Back in the nineteenth century, when dinosaurs were first revealed to the world, discoverers such as Gideon Mantell and Richard Owen had a clear idea about ‘progress’ and ‘evolution’. To them, animal life began in a primordial ooze, from which emerged various clusters of animal families we classify as ‘clades’ – such as crocodiles and dinosaurs. But period ideology also demanded that evolution was a process of development in a specific direction. Each type – amphibians, reptile, dinosaurs and then mammals – was replaced in the dominant place in the world by the next in a chain of ‘progress’ that culminated in the ultimate pinnacle of evolution, the Tory-voting, club-attending Victorian gentleman.

From this emerged the image of dinosaurs as slow-witted reptiles doomed to be out-competed in a survival race that worked the same way as the industrial-age free market (the one that led to Europe collapsing into revolution in 1848). The term ‘dinosaur’ became a synonym for those who apparently failed to adapt to change.

An 1863 reconstruction of Iguanodon vs Megalosaurus - complete with Iguanodon's thumb-bone wrongly placed as a nose spike. Classic Victorian-age thinking. Public domain, via Wikipedia.
An 1863 reconstruction of Iguanodon vs Megalosaurus. Public domain, via Wikipedia.

That framework coloured the way dinosaurs were then seen for the next century and more – fuelling debates over whether they were warm blooded or not, among other things. As late as the 1980s, when Robert Bakker proposed that dinosaurs were indeed endothermic (generating their own body-heat), he was ridiculed.

From today’s perspective it was hilarious. All the paleontologists had to do was grab one of the dinosaurs around today and check it out. The fact that some were served up as dinner on the tables of palaeontologists adds particular spice to the ‘gotcha’.

But of course the evidence for that wasn’t accumulated until the late twentieth century. It turned out that most (most) dinosaurs disappeared not because they were incapable of adapting to change, but because something diabolical happened to Earth’s biosphere. It also turned out that some of the dinosaur clade survived. Birds.
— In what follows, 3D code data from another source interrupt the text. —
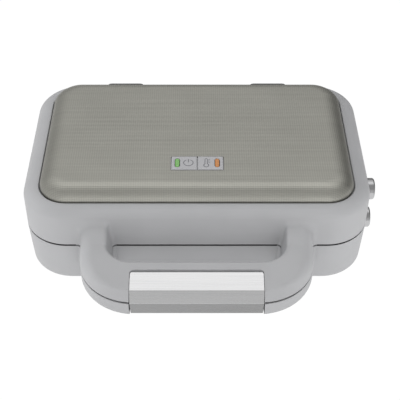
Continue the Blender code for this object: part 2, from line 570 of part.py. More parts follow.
HINGE_WALL_Y = BODY_YC + BODY_D / 2 + FACE_GAP
AXIS = (HINGE_Y, HINGE_Z)
for side, word in ((-1, "left"), (1, "right")):
    xc = side * HINGE_X
    # Base bracket: a block on the rear wall, which also serves as a foot when the object is stored upright, and a tongue up to the pin.
    bracket = prism_x("hinge_bracket_" + word, [(HINGE_WALL_Y, 14.0), (103.5, 14.0), (105.5, 16.0), (105.5, 36.5), (104.0, 38.5), (99.5, 40.0), (HINGE_WALL_Y, 43.0)], xc - HINGE_W / 2, xc + HINGE_W / 2, DARK)
    tongue = prism_x("hinge_tongue_" + word, [(HINGE_WALL_Y + 1.0, 34.0), (99.3, 34.0), (99.3, 45.6)] + arc_profile(AXIS, 6.6, -60, 180, 12) + [(90.9, 44.5), (HINGE_WALL_Y + 1.0, 42.0)], xc - 8.0, xc + 8.0, DARK, helper=True)
    join(bracket, tongue)
    bore = turned("hinge_bore_" + word, "x", (xc, HINGE_Y, HINGE_Z), [(-9.0, 2.85), (9.0, 2.85)], DARK, n=14, helper=True)
    cut(bracket, bore)
    # Lid arm: a block on the lid's rear wall, forked round the tongue.
    arm_block = prism_x("hinge_arm_" + word, [(HINGE_WALL_Y, 49.42)] + arc_profile(AXIS, 6.6, 203, 360, 9) + [(104.1, 60.0), (101.8, 70.2), (100.2, 72.4), (97.6, 73.0), (HINGE_WALL_Y, 73.0)], xc - HINGE_W / 2, xc + HINGE_W / 2, DARK, LID)
    fork = prism_x("hinge_fork_" + word, arc_profile(AXIS, 7.3, 40, 180, 9) + [(HINGE_WALL_Y - 2.0, 52.0), (HINGE_WALL_Y - 2.0, 40.0), (HINGE_Y + 9.0, 40.0), (HINGE_Y + 9.0, HINGE_Z + 7.3 * math.sin(math.radians(40)))], xc - 8.5, xc + 8.5, DARK, LID, helper=True)
    cut(arm_block, fork)
    bore = turned("hinge_arm_bore_" + word, "x", (xc, HINGE_Y, HINGE_Z), [(-20.0, 2.85), (20.0, 2.85)], DARK, LID, n=14, helper=True)
    cut(arm_block, bore)
    turned("hinge_pin_" + word, "x", (xc, HINGE_Y, HINGE_Z), [(-16.4, 2.0), (-16.0, 2.5), (16.0, 2.5), (16.4, 2.0)], STEEL, n=14)

# ---------------------------------------------------------------- lid: housing with the upper half of the handle
shoulder = []
for t in (0, 24, 45, 66, 90):
    s, c = 1 - math.cos(math.radians(t)), math.sin(math.radians(t))
    shoulder.append(ring(BODY_W - (BODY_W - RIM_W) * s, BODY_D - (BODY_D - RIM_D) * s, BODY_R - (BODY_R - RIM_R) * s, SHOULDER_Z + (RIM_Z - SHOULDER_Z) * c, yc=BODY_YC + (RIM_YC - BODY_YC) * s))
lid_loops = [ring(BODY_W, BODY_D, BODY_R, LID_LOW)] + shoulder + [
    ring(RIM_W, RIM_D, RIM_R, 81.4, yc=RIM_YC), ring(230.0, 134.8, 18.0, 81.4, yc=RIM_YC), ring(230.0, 134.8, 18.0, 79.2, yc=RIM_YC), ring(252.0, 152.4, 27.6, 77.4, yc=RIM_YC + 0.9),
    ring(BODY_W - 2 * WALL, BODY_D - 2 * WALL, BODY_R - WALL, 72.6), ring(BODY_W - 2 * WALL, BODY_D - 2 * WALL, BODY_R - WALL, LID_LOW)]
lid_housing = loft("lid_housing", lid_loops, GREY, LID, closed=True)
upper_half = sweep("upper_half", [section(s, upper_arm, UPPER_BAR, UPPER_BAR_RECESSED) for s in handle_stations(-76.6)], GREY, LID, helper=True)
upper_hollow = sweep("upper_hollow", [section(s, upper_hollow_arm, UPPER_HOLLOW_BAR) for s in handle_stations(-81.0, False)], GREY, LID, helper=True)
join(lid_housing, upper_half)
for name, (x, y) in zip(CORNER_NAMES, CORNERS):
    boss = turned("lid_boss_" + name, "z", (x, y, 0), [(53.2, 4.0), (80.4, 4.8)], GREY, LID, n=12, helper=True)
    join(lid_housing, boss)
cut(lid_housing, upper_hollow)
for name, (x, y) in zip(CORNER_NAMES, CORNERS):
    bore = turned("lid_bore_" + name, "z", (x, y, 0), [(52.0, 1.95), (70.0, 1.95)], GREY, LID, n=12, helper=True)
    cut(lid_housing, bore)
    turned("lid_screw_" + name, "z", (x, y, 0), [(51.75, 1.5), (66.0, 1.5), (67.4, 0.5)], STEEL, LID, n=10)
lid_button_hole = turned("lid_button_hole", "x", (120.0, BUTTON_Y, SEAM_Z + BUTTON_RISE), [(2.0, BUTTON_R + 0.5), (20.0, BUTTON_R + 0.5)], GREY, LID, n=24, helper=True)
cut(lid_housing, lid_button_hole)
pin_bore = turned("pin_bore", "x", (0.0, LATCH_Y, LATCH_Z), [(-52.2, 1.05), (52.2, 1.05)], GREY, LID, n=12, helper=True)
cut(lid_housing, pin_bore)
arm, bar = strip(2.3, 2.3, 5.6, 2.3, LID_LOW, LID_LOW + 1.6)
sweep("upper_handle_cover", [section(s, arm, bar) for s in handle_stations(-81.4, False)], DARK, LID)

# Textured metal panel: a pressing whose edge drops into the lid's window.
PW, PD, PR = RIM_W - 0.9, RIM_D - 0.9, RIM_R - 0.45
SLOPE = [(0.0, 84.3), (0.9, 86.6), (2.8, 89.4), (5.6, 91.8), (9.0, 93.6), (12.6, 94.7), (16.0, PANEL_TOP)]


def panel_ring(inset, z, grow=0.0):
    """The panel's sides slope over 16 mm at each end and 12.4 mm at front and rear."""
    iw, idp = inset, inset * 12.4 / 16.0
    return ring(PW - 2 * iw - 2 * grow, PD - 2 * idp - 2 * grow, max(PR - inset * 0.72 - grow, 4.0), z, yc=RIM_YC)


outer = [panel_ring(0.0, 81.8)] + [panel_ring(i, z) for i, z in SLOPE]
inner = [panel_ring(0.0, 81.8, PANEL_T)] + [panel_ring(i, z - PANEL_T * (0.35 + 0.65 * i / 16.0), PANEL_T * (1 - i / 16.0)) for i, z in SLOPE[::2]]
lid_panel = loft("lid_panel", inner[::-1] + outer, METAL, LID)
WIN_X, WIN_Y, WIN_XC, WIN_YC = 39.4, 15.4, 0.4, -37.2
window = block("indicator_window", (WIN_XC - WIN_X / 2 - 0.5, WIN_YC - WIN_Y / 2 - 0.5, 90.0), (WIN_XC + WIN_X / 2 + 0.5, WIN_YC + WIN_Y / 2 + 0.5, 99.0), METAL, LID, helper=True)
cut(lid_panel, window)

# Indicator: bezel, two lenses, and a small board with the lamps below.
bezel = loft("indicator_bezel", [ring(WIN_X + 5, WIN_Y + 5, 2.0, 91.4, 2, WIN_YC, WIN_XC), ring(WIN_X + 5, WIN_Y + 5, 2.0, 93.6, 2, WIN_YC, WIN_XC), ring(WIN_X, WIN_Y, 0.9, 93.61, 2, WIN_YC, WIN_XC),
                                 ring(WIN_X, WIN_Y, 0.9, 95.3, 2, WIN_YC, WIN_XC), ring(WIN_X - 0.6, WIN_Y - 0.6, 0.6, 95.6, 2, WIN_YC, WIN_XC)], BEZEL, LID)
LENS_X, LENS_W, LENS_D = 15.2, 3.2, 9.6
for side, word, mat in ((-1, "power", GREEN), (1, "ready", AMBER)):
    lens_x = WIN_XC + side * LENS_X
    hole = loft(word + "_lens_hole", [ring(LENS_W + 0.6, LENS_D + 0.6, 1.8, z, 3, WIN_YC, lens_x) for z in (90.0, 97.0)], BEZEL, LID, helper=True)
    cut(bezel, hole)
    loft(word + "_lens", [ring(LENS_W, LENS_D, 1.5, 91.6, 4, WIN_YC, lens_x), ring(LENS_W, LENS_D, 1.5, 95.5, 4, WIN_YC, lens_x), ring(LENS_W - 0.8, LENS_D - 0.8, 1.1, 96.0, 4, WIN_YC, lens_x)], mat, LID)
    turned(word + "_lamp", "z", (lens_x, WIN_YC, 0.0), [(86.3, 1.5), (89.6, 1.5), (90.9, 0.9)], CERAMIC, LID, n=10)
groove = block("bezel_groove", (WIN_XC - 0.45, WIN_YC - 10.0, 94.9), (WIN_XC + 0.45, WIN_YC + 10.0, 97.0), BEZEL, LID, helper=True)
cut(bezel, groove)
block("indicator_board", (-22.0, WIN_YC - 9.5, 84.4), (22.0, WIN_YC + 9.5, 86.0), BOARD, LID)

plate_frame("lid_plate_frame", -1, LID)
reflector("upper_reflector", -1, LID)
element_loop("upper_element", -1, LID)
cooking_plate("upper_plate", -1, LID)
turned("thermal_fuse", "x", (10.0, 10.0, 78.6), [(0.0, 1.0), (1.0, 2.0), (15.0, 2.0), (16.0, 1.0)], CERAMIC, LID, n=10)
release("lid_release", -1, LID_BUTTON)
spring("lid_release_spring", -1, LID)

# ---------------------------------------------------------------- latch clip: wraps the handle's bar and turns on a pin at its rear edge
t0 = 105.6
knuckle = [(LATCH_Y + KNUCKLE_R * math.cos(math.radians(a)), LATCH_Z + KNUCKLE_R * math.sin(math.radians(a))) for a in [t0 - i * 25.0 for i in range(12)]]
outside = [(-133.9, 34.2), (-137.75, 47.35), (-138.0, 48.3), (-137.4, 49.06), (-132.3, 55.5), (-131.3, 56.28), (-124.5, 58.15)]
inside = [(-119.9, 58.1), (-124.3, 56.85), (-131.05, 55.01), (-136.56, 48.02), (-132.6, 34.3)]
hook = [(-131.4, 33.8), (-131.5, 32.4), (-133.2, 32.5)]
latch_clip = prism_x("latch_clip", outside + knuckle[:10] + inside + hook, -CLIP_HALF_W, CLIP_HALF_W, BRIGHT, LATCH)
clip_bore = turned("clip_bore", "x", (0.0, LATCH_Y, LATCH_Z), [(-50.0, 1.0), (50.0, 1.0)], BRIGHT, LATCH, n=12, helper=True)
cut(latch_clip, clip_bore)
turned("latch_pin", "x", (0.0, LATCH_Y, LATCH_Z), [(-51.8, 0.7), (51.8, 0.7)], STEEL, LID, n=10)
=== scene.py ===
"""Looks of the two-slice sandwich maker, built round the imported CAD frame.

Shapes are written in the CAD's design millimetres (X across, Y from front to back, Z up, X = 0 on the plane that halves
the body) and put into the row frame in metres by put().
"""

import math

import bmesh
import bpy
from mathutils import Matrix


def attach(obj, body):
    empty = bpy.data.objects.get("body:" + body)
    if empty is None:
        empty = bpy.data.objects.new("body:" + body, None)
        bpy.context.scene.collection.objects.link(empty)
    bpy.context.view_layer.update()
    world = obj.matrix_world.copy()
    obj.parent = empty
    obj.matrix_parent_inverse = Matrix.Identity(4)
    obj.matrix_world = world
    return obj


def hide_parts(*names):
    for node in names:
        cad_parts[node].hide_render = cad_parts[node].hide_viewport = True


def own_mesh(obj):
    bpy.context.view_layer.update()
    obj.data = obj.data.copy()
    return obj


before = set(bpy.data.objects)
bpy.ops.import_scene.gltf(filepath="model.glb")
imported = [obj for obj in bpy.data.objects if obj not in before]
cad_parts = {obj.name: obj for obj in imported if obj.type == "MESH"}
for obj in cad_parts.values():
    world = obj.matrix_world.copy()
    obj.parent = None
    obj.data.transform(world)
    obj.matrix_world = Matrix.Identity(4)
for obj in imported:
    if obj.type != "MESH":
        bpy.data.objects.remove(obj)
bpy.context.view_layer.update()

SHIFT_X, SHIFT_Y = -3.25, 16.25


def put(p):
    return ((p[0] + SHIFT_X) * 0.001, (p[1] + SHIFT_Y) * 0.001, p[2] * 0.001)


# ---------------------------------------------------------------- sizes, as in the CAD
BODY_W, BODY_D, BODY_R, BODY_YC = 266.6, 166.0, 34.0, 4.5
SEAM_Z = 48.0
BASE_TOP, LID_LOW = 47.2, 48.8
FOOT_H = 6.0
LOW_W, LOW_D, LOW_R = 264.4, 160.8, 33.6
WALL = 2.6
SHOULDER_Z = 74.0
RIM_W, RIM_D, RIM_R, RIM_Z, RIM_YC = 240.9, 145.6, 22.4, 84.2, 2.5
PANEL_TOP = 95.0
PLATE_W, PLATE_D, PLATE_R, PLATE_T, PLATE_GAP, POCKET_DEPTH = 240.0, 136.0, 14.0, 3.0, 0.8, 11.0
HINGE_Y, HINGE_Z, HINGE_X, HINGE_W = 97.5, 52.0, 63.0, 33.0
HANDLE_HALF_W, HANDLE_FRONT, HANDLE_OUT_R = 87.2, -138.0, 42.0
GRIP_HALF_W, GRIP_REAR, GRIP_IN_R = 64.0, -108.0, 15.0
CLIP_HALF_W = 48.4
LATCH_Y, LATCH_Z, KNUCKLE_R = -118.14, 58.10, 1.7
BUTTON_Y, BUTTON_R, BUTTON_OUT, BUTTON_RISE = -30.0, 8.5, 139.8, 15.0
SCREW_X, SCREW_DY = 113.0, 61.0
CORNERS = [(sx * SCREW_X, BODY_YC + sy * SCREW_DY) for sx in (-1, 1) for sy in (-1, 1)]
CORNER_NAMES = ["front_left", "rear_left", "front_right", "rear_right"]
WALL_FRONT = BODY_YC - BODY_D / 2
WIN_X, WIN_Y, WIN_XC, WIN_YC = 39.4, 15.4, 0.4, -37.2
LENS_X, LENS_W, LENS_D = 15.2, 3.2, 9.6

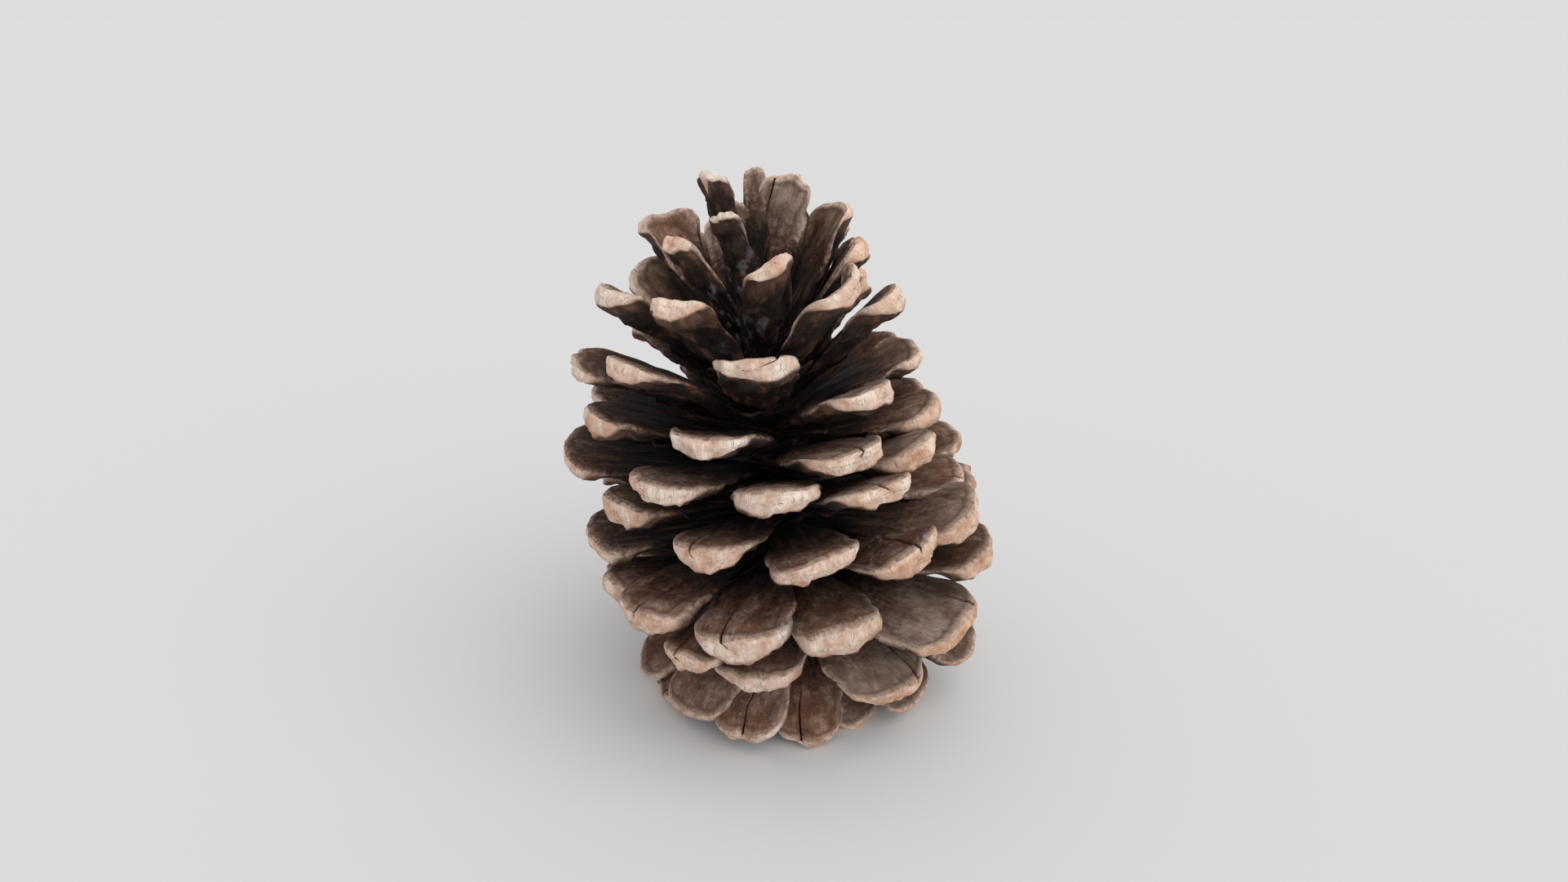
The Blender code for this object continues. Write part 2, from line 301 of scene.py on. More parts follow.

See what I am getting at? It’s all in how we think about things. Humans have a terrible habit of categorising – and then in using those categories to re-define reality. But what happens if we mis-categorise? Instead of thinking of ‘birds’ as a separate type of creature, we could quite happily, I think, categorise them as dinosaurs.

In other words, dinosaurs – as a clade – weren’t extinguished 65 million years ago. They were reduced, but they adapted, and they survive today alongside all the other forms of life that have been around. And that, to me, is a very cool thought.

But wait, you say – wait, sure birds and dinosaurs were related. But didn’t birds evolve from dinosaurs – aren’t they different now? Well, maybe. But, if we’re to accept some of the latest discoveries – also maybe not.

More on the details of how all that works next week. And about New Zealand’s lost dinosaur world.

Copyright © Matthew Wright 2015


10 thoughts on “New Zealand – the lost world of the dinosaurs – part 1

    1. There was Garnet Wolseley – Gilbert and Sullivan’s ‘very model of the modern Major General’. He was cool. Largely because they lampooned him. But cool nonetheless! 🙂

  1. I don’t care the argument that birds aren’t dinosaurs, they evolved from them. Mammals existed at the end of the Cretaceous. We, and other animals living today, aren’t the same as those early mammals so are we then, “not mammals?” Well of course not, and modern birds are are simply a dinosaurian adaption to the modern environment. They found a niche they could fill (many actually) and they’re filling it very very well. Dinosaurs didn’t fail at all. They’re one of the most successful, most adaptable, natural designs of all time. They’re still here with us, and thank goodness for that, because I do love chicken. 😉

    1. It’s official of late – birds have been taxonomically reclassified as an order within the wider dinosaur clade. Good stuff. Which means I ate some just last Saturday in a Tikka sauce. And very good it was, too, though not in the heat league of that chutney you wrote about! ☺

      1. Haha! 😀 At least you got some, “Dinosaur Tikka Masala.” That’s mighty good stuff. 😉 That’s cool that birds have been reclassified. It makes a lot of sense.

  2. Great post! Just in case the study of dinosaur bones wasn’t fascinating enough, the story behind the formative years of the field is also filled with incredible yarns. The rivalry between Mantell and Owen and the infamous Bone Wars are a couple of my favourites. It must have been an exciting time to be working in a field such as paleontology, trying to convince the disbelieving public (and for that matter academics) that giant reptiles used to roam in their backyards.

    Mantell’s son immigrated to New Zealand in 1839 and he inherited many of his father’s papers. They are in the Turnbull library and provide an incredible insight into the birth of paleontology. Te Papa also holds some early illustrations of Mantell’s discoveries as imagined in life, as well as the original fossil Iguanadon fossil that sparked it all.

    1. I’ve always thought it amazing how the younger Mantell ended up here – along, eventually, with his father’s archive and prize dino-bone collection. He presented as such as gadabout at the time – snagged by George Grey from building the Porirua road and told to ‘go and buy the South Island’ (sort of) except he was too busy looking for moa bones. He was ragged relentlessly for that one – there’s a cartoon somewhere of him riding a moa.